> _Exercise directions_
Begin at the line containing "make_curtain_trim(side, word, head)" in the entries below and end at the line containing "if empty is"; transcribe that range exactly and nothing outside it.

> _Dataset extract_
══════
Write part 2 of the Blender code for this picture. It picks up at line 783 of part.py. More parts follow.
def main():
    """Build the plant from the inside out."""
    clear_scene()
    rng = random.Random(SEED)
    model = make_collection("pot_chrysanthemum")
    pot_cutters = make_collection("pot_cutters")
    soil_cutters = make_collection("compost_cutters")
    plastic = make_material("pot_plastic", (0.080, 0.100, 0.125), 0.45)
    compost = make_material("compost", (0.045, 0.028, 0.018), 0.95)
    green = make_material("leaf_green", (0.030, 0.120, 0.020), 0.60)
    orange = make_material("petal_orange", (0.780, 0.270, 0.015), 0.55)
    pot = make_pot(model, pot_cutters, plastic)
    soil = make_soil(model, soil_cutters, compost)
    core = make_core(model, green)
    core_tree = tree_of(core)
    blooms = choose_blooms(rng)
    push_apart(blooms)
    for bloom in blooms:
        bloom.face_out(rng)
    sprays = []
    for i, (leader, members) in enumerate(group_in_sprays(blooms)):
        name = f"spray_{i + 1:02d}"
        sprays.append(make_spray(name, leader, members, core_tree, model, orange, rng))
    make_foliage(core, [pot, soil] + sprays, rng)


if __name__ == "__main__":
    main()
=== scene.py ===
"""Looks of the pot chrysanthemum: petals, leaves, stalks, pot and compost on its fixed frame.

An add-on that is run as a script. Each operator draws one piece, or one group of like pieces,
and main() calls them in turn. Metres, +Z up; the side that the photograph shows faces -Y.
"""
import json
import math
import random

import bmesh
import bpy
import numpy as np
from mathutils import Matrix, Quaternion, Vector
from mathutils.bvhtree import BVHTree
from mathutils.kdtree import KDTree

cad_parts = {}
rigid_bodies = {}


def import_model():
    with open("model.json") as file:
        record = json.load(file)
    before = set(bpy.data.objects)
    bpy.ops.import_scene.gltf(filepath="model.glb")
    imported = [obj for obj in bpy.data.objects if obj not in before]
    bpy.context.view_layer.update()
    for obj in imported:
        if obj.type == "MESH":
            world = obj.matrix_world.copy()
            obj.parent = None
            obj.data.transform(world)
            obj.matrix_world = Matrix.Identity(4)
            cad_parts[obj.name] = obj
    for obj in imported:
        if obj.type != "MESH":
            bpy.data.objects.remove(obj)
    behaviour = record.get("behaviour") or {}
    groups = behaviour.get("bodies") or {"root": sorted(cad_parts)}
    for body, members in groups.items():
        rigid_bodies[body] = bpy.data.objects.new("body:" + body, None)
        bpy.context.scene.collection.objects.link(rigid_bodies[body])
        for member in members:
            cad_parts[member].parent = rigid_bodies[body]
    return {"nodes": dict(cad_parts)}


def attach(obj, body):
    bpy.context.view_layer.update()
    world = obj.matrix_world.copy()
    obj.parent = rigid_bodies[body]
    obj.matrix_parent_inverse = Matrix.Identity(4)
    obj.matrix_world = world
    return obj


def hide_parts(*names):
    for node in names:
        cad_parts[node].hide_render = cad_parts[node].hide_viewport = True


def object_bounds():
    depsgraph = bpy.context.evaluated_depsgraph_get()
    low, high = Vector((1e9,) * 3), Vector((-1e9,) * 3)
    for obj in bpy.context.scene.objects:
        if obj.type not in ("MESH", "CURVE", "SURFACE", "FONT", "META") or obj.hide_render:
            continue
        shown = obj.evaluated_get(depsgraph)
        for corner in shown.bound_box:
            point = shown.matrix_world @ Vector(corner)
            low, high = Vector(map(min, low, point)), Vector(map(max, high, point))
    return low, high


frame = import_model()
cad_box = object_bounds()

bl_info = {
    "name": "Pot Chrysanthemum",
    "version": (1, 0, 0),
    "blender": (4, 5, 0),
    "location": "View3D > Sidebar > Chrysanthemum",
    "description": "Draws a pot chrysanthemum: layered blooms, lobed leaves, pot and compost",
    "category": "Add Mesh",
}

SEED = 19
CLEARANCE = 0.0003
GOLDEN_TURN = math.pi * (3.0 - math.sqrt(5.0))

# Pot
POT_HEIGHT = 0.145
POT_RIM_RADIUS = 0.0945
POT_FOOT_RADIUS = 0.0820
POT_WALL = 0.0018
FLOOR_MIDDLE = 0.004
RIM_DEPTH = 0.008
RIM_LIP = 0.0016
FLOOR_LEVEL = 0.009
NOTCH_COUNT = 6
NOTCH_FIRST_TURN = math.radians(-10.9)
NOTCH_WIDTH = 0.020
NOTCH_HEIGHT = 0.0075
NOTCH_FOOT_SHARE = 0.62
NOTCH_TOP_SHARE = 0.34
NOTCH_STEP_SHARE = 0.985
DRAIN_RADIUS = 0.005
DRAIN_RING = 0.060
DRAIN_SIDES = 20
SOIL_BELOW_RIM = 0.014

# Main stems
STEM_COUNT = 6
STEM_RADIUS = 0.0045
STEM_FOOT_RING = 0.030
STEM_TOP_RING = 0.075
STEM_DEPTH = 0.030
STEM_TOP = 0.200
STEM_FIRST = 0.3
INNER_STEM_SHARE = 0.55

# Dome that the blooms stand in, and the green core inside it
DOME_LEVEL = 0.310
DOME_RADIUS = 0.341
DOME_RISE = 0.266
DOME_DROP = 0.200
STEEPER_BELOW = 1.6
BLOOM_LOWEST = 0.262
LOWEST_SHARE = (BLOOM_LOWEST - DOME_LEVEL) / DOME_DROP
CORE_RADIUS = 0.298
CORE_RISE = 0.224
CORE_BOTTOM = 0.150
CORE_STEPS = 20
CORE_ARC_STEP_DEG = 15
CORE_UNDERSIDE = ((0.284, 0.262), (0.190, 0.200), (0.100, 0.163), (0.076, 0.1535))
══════
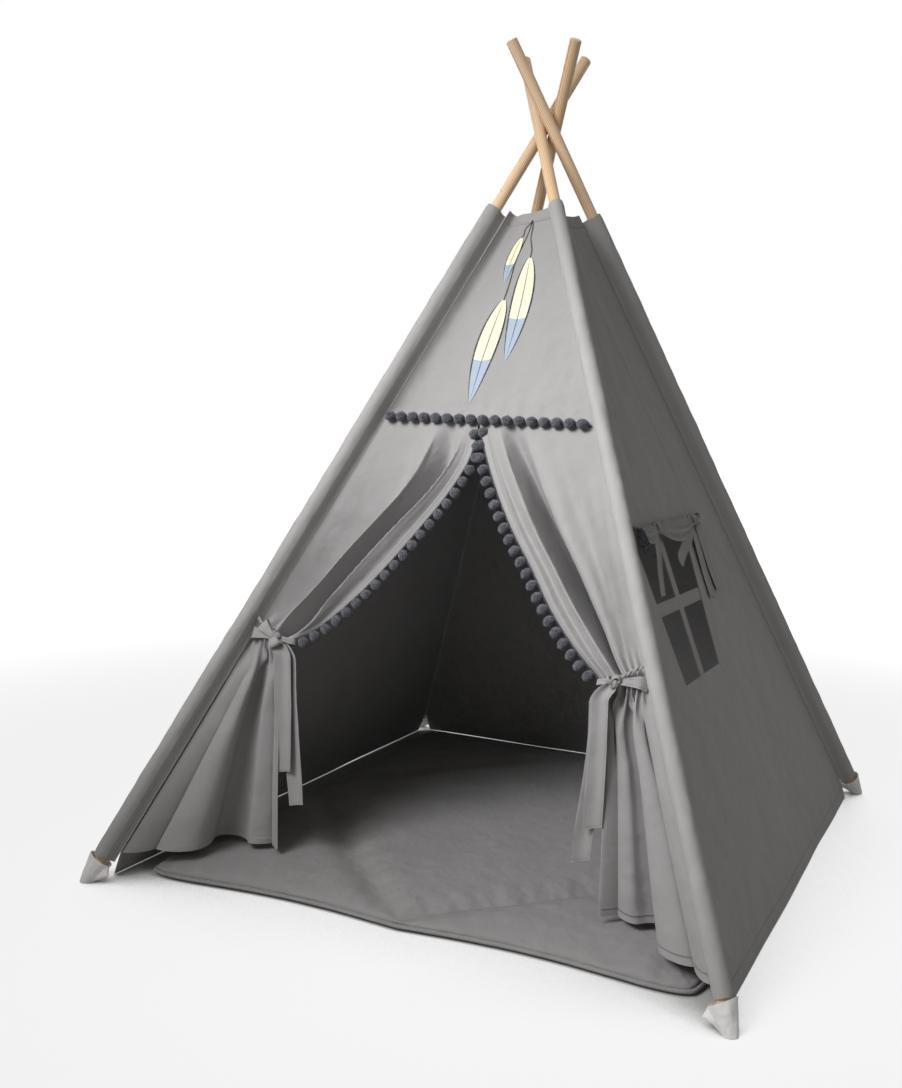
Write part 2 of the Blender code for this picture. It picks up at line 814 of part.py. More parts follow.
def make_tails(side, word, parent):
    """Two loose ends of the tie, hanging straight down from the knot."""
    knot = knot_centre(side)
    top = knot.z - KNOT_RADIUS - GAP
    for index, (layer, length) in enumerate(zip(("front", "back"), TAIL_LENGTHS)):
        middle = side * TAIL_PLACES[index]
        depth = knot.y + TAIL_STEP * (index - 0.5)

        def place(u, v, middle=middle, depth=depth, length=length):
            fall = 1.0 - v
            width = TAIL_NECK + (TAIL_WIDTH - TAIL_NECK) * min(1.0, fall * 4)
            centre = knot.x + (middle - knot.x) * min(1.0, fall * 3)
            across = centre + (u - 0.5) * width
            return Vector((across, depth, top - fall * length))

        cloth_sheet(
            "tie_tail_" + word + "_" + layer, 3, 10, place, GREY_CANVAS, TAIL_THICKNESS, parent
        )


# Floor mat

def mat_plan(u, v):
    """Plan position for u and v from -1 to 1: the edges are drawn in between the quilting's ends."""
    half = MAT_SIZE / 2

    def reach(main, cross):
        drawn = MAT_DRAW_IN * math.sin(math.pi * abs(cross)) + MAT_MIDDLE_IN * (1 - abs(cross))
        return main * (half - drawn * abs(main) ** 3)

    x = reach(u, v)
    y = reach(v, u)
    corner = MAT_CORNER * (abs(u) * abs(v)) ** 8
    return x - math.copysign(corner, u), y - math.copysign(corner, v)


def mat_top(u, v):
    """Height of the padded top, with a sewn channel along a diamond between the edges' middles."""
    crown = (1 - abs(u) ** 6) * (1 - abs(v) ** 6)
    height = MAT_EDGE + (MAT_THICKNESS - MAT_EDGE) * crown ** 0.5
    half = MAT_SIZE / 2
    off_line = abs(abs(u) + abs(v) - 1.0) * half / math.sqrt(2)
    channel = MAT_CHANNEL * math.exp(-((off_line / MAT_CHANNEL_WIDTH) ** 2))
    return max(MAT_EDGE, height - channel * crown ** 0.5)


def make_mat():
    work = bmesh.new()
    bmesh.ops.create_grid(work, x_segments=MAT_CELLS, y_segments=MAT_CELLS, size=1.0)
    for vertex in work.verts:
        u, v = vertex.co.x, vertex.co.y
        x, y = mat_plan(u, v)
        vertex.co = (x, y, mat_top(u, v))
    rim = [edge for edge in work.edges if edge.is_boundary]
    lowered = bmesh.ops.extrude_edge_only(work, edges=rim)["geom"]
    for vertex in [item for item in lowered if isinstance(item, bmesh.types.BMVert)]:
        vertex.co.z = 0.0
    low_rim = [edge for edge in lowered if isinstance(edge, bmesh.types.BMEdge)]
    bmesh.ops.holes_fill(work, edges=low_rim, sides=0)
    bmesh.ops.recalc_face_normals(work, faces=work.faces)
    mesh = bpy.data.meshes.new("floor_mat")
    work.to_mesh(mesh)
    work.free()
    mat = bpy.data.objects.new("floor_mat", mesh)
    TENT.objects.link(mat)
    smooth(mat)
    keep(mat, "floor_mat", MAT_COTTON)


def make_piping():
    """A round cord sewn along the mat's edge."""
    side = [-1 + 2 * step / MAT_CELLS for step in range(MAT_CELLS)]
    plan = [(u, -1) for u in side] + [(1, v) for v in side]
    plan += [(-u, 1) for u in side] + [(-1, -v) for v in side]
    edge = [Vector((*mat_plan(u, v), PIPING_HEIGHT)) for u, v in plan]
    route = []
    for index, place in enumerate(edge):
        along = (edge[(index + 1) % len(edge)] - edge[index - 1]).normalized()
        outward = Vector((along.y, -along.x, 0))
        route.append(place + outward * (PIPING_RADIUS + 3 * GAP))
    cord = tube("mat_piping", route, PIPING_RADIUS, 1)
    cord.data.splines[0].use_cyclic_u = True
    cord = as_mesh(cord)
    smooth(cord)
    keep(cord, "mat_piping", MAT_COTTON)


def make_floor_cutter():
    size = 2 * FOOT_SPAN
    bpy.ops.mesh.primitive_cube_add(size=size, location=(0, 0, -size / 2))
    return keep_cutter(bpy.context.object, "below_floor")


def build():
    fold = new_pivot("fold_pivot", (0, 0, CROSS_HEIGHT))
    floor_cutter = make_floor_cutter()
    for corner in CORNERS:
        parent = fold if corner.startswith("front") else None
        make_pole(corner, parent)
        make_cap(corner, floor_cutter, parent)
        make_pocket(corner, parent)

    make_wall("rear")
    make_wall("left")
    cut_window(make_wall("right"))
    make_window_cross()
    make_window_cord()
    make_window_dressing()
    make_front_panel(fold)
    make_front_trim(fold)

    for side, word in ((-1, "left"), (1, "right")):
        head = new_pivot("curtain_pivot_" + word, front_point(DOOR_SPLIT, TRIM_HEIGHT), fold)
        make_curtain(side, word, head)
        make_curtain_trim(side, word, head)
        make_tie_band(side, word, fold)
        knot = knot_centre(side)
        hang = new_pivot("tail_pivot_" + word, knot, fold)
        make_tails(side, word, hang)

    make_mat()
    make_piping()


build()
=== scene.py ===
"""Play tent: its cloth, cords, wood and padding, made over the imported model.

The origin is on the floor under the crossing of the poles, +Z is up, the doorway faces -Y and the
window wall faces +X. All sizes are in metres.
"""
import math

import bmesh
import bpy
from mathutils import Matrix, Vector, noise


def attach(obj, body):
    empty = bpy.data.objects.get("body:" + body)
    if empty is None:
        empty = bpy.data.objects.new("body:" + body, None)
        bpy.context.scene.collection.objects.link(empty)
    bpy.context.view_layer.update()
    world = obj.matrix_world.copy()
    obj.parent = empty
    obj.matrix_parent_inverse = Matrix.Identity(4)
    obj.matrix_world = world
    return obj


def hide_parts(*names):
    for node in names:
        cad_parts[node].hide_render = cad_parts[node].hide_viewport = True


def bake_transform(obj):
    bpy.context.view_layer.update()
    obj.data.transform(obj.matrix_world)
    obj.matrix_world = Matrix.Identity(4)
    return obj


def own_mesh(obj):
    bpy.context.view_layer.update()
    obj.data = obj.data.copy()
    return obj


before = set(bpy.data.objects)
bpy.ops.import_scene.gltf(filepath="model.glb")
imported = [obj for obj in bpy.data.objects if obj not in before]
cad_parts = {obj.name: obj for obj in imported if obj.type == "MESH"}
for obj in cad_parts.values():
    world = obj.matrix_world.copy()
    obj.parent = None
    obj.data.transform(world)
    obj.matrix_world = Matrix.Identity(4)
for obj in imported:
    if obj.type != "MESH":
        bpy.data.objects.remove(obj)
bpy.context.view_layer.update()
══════
> _Exercise solution_
        make_curtain_trim(side, word, head)
        make_tie_band(side, word, fold)
        knot = knot_centre(side)
        hang = new_pivot("tail_pivot_" + word, knot, fold)
        make_tails(side, word, hang)

    make_mat()
    make_piping()


build()
=== scene.py ===
"""Play tent: its cloth, cords, wood and padding, made over the imported model.

The origin is on the floor under the crossing of the poles, +Z is up, the doorway faces -Y and the
window wall faces +X. All sizes are in metres.
"""
import math

import bmesh
import bpy
from mathutils import Matrix, Vector, noise


def attach(obj, body):
    empty = bpy.data.objects.get("body:" + body)
    if empty is None:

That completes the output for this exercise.